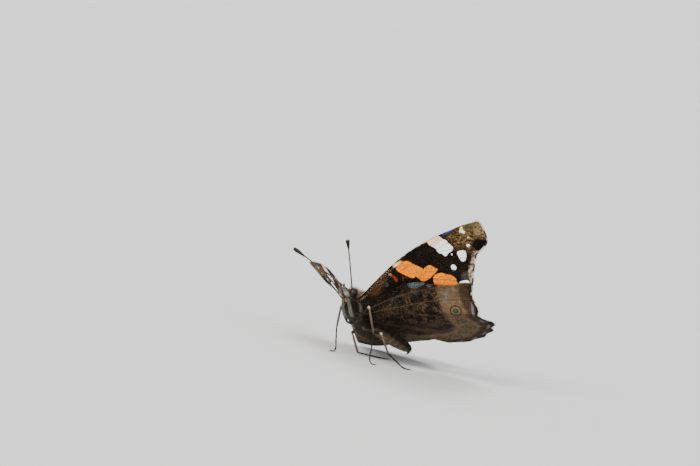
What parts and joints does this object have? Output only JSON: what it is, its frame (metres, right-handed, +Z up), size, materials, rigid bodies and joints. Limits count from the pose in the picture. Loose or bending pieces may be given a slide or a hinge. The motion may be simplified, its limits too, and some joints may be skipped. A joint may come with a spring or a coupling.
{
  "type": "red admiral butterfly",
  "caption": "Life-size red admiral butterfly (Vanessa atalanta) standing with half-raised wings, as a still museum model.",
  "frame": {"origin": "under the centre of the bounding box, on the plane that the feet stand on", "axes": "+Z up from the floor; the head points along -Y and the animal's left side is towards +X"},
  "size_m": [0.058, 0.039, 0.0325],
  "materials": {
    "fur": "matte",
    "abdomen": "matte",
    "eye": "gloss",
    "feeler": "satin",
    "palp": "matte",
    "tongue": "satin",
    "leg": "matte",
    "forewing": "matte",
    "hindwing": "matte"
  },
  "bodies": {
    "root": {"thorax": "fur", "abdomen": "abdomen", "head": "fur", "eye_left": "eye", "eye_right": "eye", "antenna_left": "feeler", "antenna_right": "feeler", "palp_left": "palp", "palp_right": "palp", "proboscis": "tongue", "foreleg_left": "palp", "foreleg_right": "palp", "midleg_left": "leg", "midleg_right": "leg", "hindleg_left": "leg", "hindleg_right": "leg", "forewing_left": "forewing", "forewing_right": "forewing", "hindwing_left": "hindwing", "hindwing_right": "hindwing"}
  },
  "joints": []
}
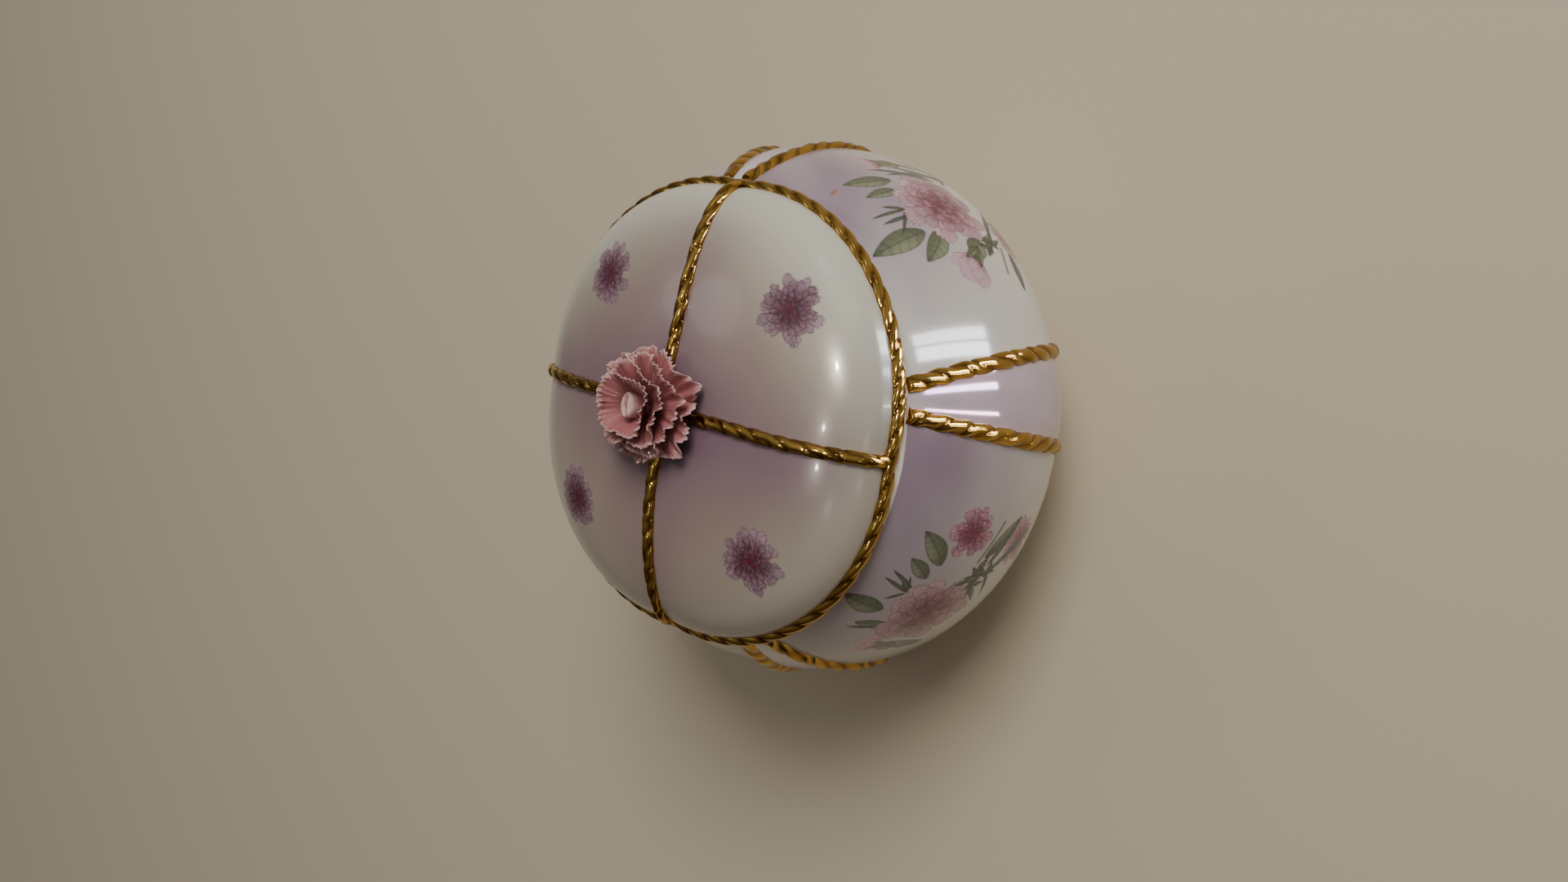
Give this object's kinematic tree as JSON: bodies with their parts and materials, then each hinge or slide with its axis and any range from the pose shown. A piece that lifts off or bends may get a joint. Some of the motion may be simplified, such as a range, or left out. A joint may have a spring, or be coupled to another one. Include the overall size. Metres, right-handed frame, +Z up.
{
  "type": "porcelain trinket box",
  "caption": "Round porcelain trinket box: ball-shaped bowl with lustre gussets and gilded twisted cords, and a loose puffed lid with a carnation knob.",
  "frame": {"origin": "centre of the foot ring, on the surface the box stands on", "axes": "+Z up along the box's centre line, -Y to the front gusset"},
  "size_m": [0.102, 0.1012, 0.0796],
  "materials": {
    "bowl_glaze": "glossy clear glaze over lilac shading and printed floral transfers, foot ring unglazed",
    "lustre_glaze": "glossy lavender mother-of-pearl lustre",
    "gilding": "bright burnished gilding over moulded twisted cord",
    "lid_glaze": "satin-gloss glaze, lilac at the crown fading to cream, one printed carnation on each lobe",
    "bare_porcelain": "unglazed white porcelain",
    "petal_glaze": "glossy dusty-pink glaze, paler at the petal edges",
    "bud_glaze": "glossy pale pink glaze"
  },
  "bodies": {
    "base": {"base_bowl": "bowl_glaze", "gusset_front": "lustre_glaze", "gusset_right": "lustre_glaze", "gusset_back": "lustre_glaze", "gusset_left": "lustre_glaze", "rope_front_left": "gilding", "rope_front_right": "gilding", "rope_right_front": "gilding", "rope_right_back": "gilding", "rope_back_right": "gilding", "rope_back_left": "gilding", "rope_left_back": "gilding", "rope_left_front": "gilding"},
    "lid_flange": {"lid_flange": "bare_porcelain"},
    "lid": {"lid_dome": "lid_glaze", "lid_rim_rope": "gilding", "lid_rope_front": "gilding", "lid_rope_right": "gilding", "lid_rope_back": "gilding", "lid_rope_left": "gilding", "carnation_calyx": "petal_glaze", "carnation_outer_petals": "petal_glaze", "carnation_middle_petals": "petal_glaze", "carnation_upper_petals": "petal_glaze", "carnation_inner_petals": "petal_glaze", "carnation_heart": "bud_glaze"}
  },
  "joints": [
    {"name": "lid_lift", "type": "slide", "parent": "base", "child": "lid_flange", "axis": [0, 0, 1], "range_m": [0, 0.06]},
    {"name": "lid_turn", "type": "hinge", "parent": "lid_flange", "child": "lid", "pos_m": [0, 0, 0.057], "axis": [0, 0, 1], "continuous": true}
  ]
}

◆ GOAL ◆
Print all of the data exactly as it was given.

◆ ANSWER FOR THIS EXERCISE ◆
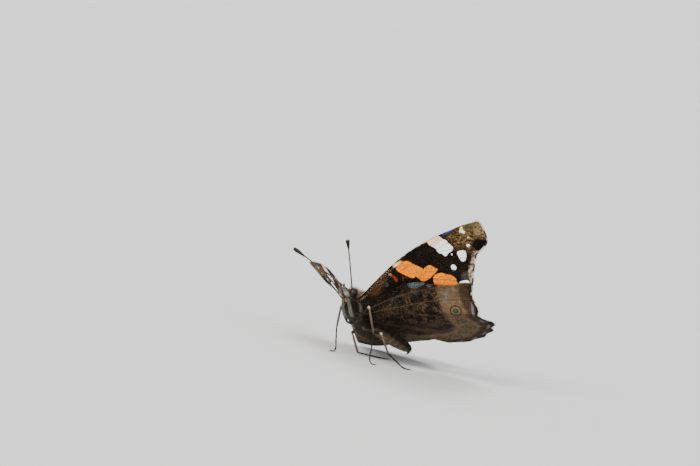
What parts and joints does this object have? Output only JSON: what it is, its frame (metres, right-handed, +Z up), size, materials, rigid bodies and joints. Limits count from the pose in the picture. Loose or bending pieces may be given a slide or a hinge. The motion may be simplified, its limits too, and some joints may be skipped. A joint may come with a spring or a coupling.
{
  "type": "red admiral butterfly",
  "caption": "Life-size red admiral butterfly (Vanessa atalanta) standing with half-raised wings, as a still museum model.",
  "frame": {"origin": "under the centre of the bounding box, on the plane that the feet stand on", "axes": "+Z up from the floor; the head points along -Y and the animal's left side is towards +X"},
  "size_m": [0.058, 0.039, 0.0325],
  "materials": {
    "fur": "matte",
    "abdomen": "matte",
    "eye": "gloss",
    "feeler": "satin",
    "palp": "matte",
    "tongue": "satin",
    "leg": "matte",
    "forewing": "matte",
    "hindwing": "matte"
  },
  "bodies": {
    "root": {"thorax": "fur", "abdomen": "abdomen", "head": "fur", "eye_left": "eye", "eye_right": "eye", "antenna_left": "feeler", "antenna_right": "feeler", "palp_left": "palp", "palp_right": "palp", "proboscis": "tongue", "foreleg_left": "palp", "foreleg_right": "palp", "midleg_left": "leg", "midleg_right": "leg", "hindleg_left": "leg", "hindleg_right": "leg", "forewing_left": "forewing", "forewing_right": "forewing", "hindwing_left": "hindwing", "hindwing_right": "hindwing"}
  },
  "joints": []
}
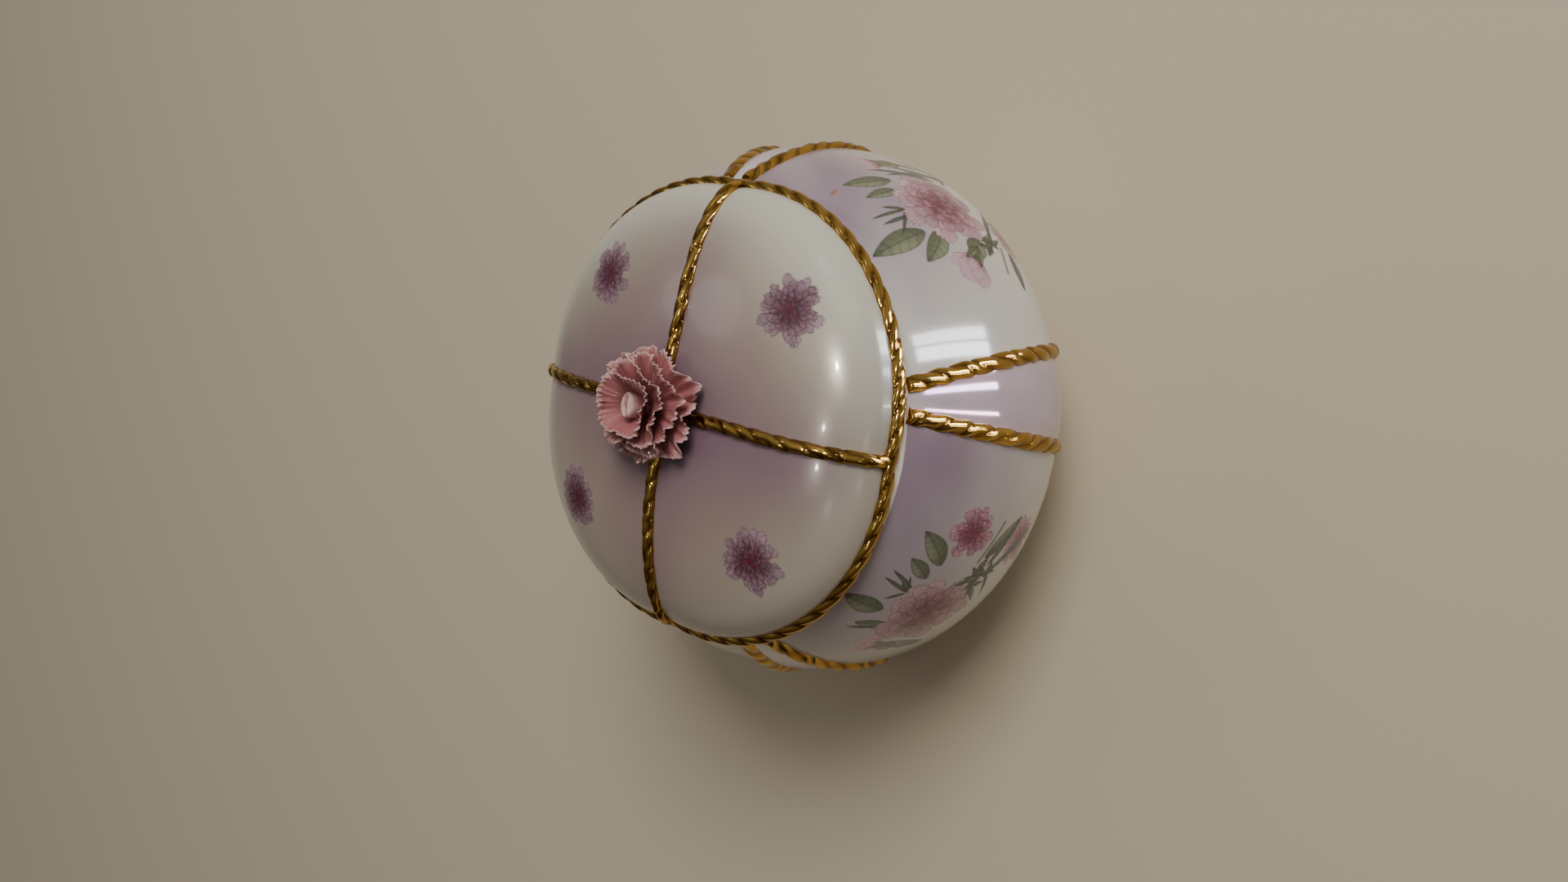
Give this object's kinematic tree as JSON: bodies with their parts and materials, then each hinge or slide with its axis and any range from the pose shown. A piece that lifts off or bends may get a joint. Some of the motion may be simplified, such as a range, or left out. A joint may have a spring, or be coupled to another one. Include the overall size. Metres, right-handed frame, +Z up.
{
  "type": "porcelain trinket box",
  "caption": "Round porcelain trinket box: ball-shaped bowl with lustre gussets and gilded twisted cords, and a loose puffed lid with a carnation knob.",
  "frame": {"origin": "centre of the foot ring, on the surface the box stands on", "axes": "+Z up along the box's centre line, -Y to the front gusset"},
  "size_m": [0.102, 0.1012, 0.0796],
  "materials": {
    "bowl_glaze": "glossy clear glaze over lilac shading and printed floral transfers, foot ring unglazed",
    "lustre_glaze": "glossy lavender mother-of-pearl lustre",
    "gilding": "bright burnished gilding over moulded twisted cord",
    "lid_glaze": "satin-gloss glaze, lilac at the crown fading to cream, one printed carnation on each lobe",
    "bare_porcelain": "unglazed white porcelain",
    "petal_glaze": "glossy dusty-pink glaze, paler at the petal edges",
    "bud_glaze": "glossy pale pink glaze"
  },
  "bodies": {
    "base": {"base_bowl": "bowl_glaze", "gusset_front": "lustre_glaze", "gusset_right": "lustre_glaze", "gusset_back": "lustre_glaze", "gusset_left": "lustre_glaze", "rope_front_left": "gilding", "rope_front_right": "gilding", "rope_right_front": "gilding", "rope_right_back": "gilding", "rope_back_right": "gilding", "rope_back_left": "gilding", "rope_left_back": "gilding", "rope_left_front": "gilding"},
    "lid_flange": {"lid_flange": "bare_porcelain"},
    "lid": {"lid_dome": "lid_glaze", "lid_rim_rope": "gilding", "lid_rope_front": "gilding", "lid_rope_right": "gilding", "lid_rope_back": "gilding", "lid_rope_left": "gilding", "carnation_calyx": "petal_glaze", "carnation_outer_petals": "petal_glaze", "carnation_middle_petals": "petal_glaze", "carnation_upper_petals": "petal_glaze", "carnation_inner_petals": "petal_glaze", "carnation_heart": "bud_glaze"}
  },
  "joints": [
    {"name": "lid_lift", "type": "slide", "parent": "base", "child": "lid_flange", "axis": [0, 0, 1], "range_m": [0, 0.06]},
    {"name": "lid_turn", "type": "hinge", "parent": "lid_flange", "child": "lid", "pos_m": [0, 0, 0.057], "axis": [0, 0, 1], "continuous": true}
  ]
}